Throughout our conversation it’s clear that Lauren inspires and is inspired by the musicians that he surrounds himself with. He and British rapper slowthai have been friends for years after forging a relationship over SoundCloud. Fast forward to today and they are hanging out immediately after our interview. “We were the only two fuckers that cared about each other’s music back then,” Auder laughs. “You know, when there’s thirteen people listening to your tracks you can’t help but communicate with them!”
Speaking of surrounding himself with like-minded creatives, Auder bubbles with excitement as we talk about France’s music scene. He raves about burgeoning underground hip-hop, naming Retro X, JORRDEE, and Timothée Joly as standouts before waxing lyrical about the experimental electronica that’s emerging, with artists like Coucou Chloe attracting attention internationally. His recently played encompasses a cocktail of styles—Westside Gunn, Sorry, LUH, Fiona Apple, Neil Young, and Tay-K are all mentioned.
Although he lights up when he talks about French music, in previous interviews Auder has talked about how he spent much of his time in France feeling like a foreigner. “It’s tough feeling that way when you’re young, but now I see it as a strength—I experience more,” he says.
As Lauren Auder establishes himself as an artist with a record that is more complex and considered than you might expect of his nineteen years, what advice would he give to his younger self? “It’s kind of dark,” he hesitates, “but I think it’s really important to know that your art might not be for everyone. Just because you don’t succeed doesn’t mean you are making worthless art. Not everything is for everyone.”
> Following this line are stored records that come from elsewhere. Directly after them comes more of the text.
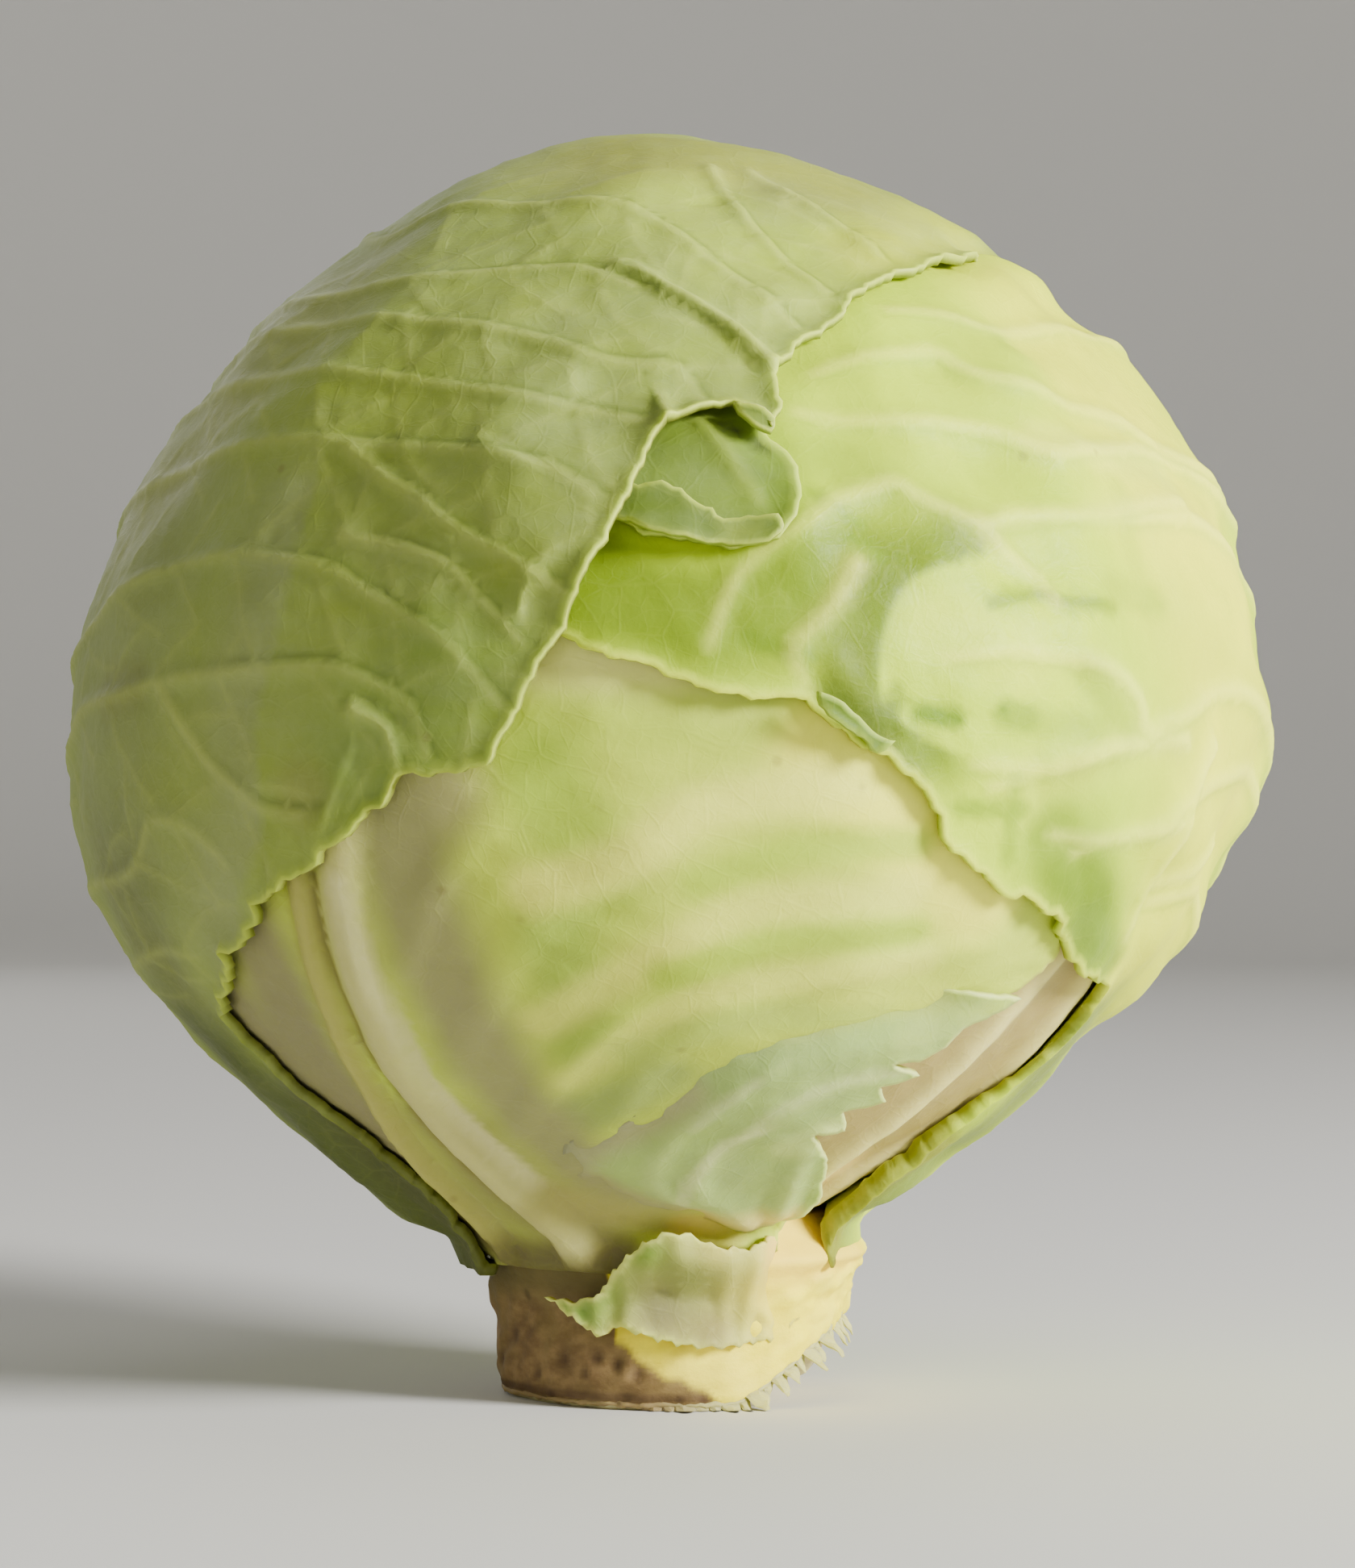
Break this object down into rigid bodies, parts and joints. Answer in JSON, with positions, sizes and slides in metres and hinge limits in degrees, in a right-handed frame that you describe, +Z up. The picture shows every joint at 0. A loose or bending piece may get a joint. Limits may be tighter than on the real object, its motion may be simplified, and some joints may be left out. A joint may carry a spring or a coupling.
{
  "type": "white cabbage",
  "caption": "Round head of smooth-leaved white cabbage standing on its cut stalk, with wrapper leaves torn open at the front.",
  "frame": {"origin": "middle of the flat cut of the stalk, on which the head stands", "axes": "+Z up along the head from the cut to the crown; -Y towards the torn front of the picture; +X to the right of the picture"},
  "size_m": [0.1785, 0.1776, 0.1883],
  "materials": {
    "stalk_skin": "matte",
    "head_cream": "satin",
    "front_leaf_pale": "satin",
    "right_leaf_bright": "satin",
    "back_leaf_green": "satin",
    "tucked_leaf_olive": "satin",
    "left_leaf_green": "satin",
    "torn_leaf_glaucous": "satin",
    "stalk_leaf_green": "satin"
  },
  "bodies": {
    "root": {"stalk": "stalk_skin", "head": "head_cream", "front_leaf": "front_leaf_pale", "right_wrapper_leaf": "right_leaf_bright", "back_wrapper_leaf": "back_leaf_green", "tucked_leaf": "tucked_leaf_olive", "left_wrapper_leaf": "left_leaf_green", "torn_leaf": "torn_leaf_glaucous", "stalk_leaf": "stalk_leaf_green"}
  },
  "joints": []
}
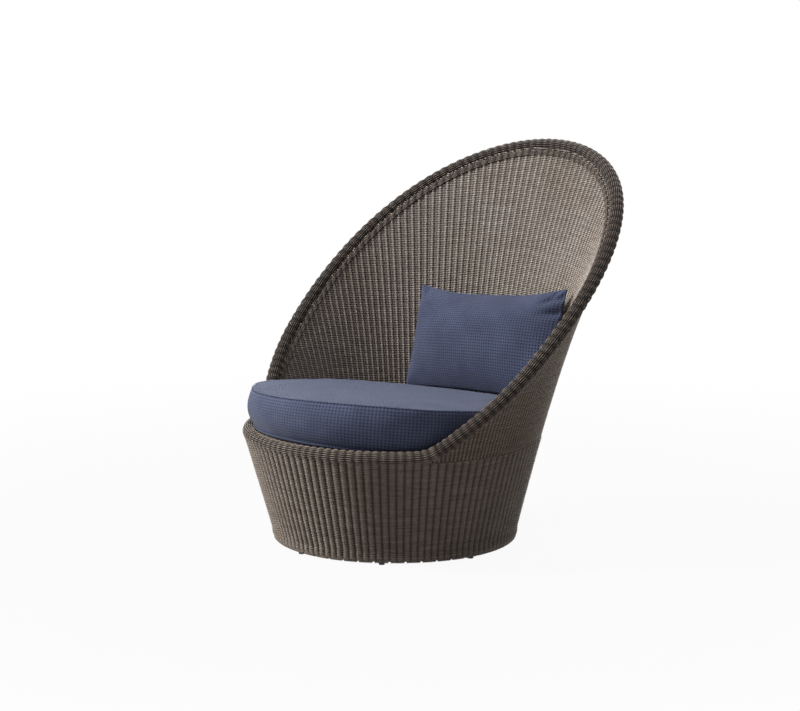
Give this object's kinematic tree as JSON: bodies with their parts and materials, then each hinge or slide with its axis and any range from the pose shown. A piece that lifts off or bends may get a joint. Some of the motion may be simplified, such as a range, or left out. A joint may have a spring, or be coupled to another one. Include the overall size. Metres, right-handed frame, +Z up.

Lauren Auder plays his debut London show in south London venue Rye Wax on Wednesday March 28 with his close friends Ethan P. Flynn and Jeshi joining him on the bill. With such an intense and personal project, Rye Wax’s dark basement space will play the perfect host to his performance. “It will be an amazing sharing experience” Auder says excitedly. “It might not be music you can vibe too, but it demands attention—for better or for worse.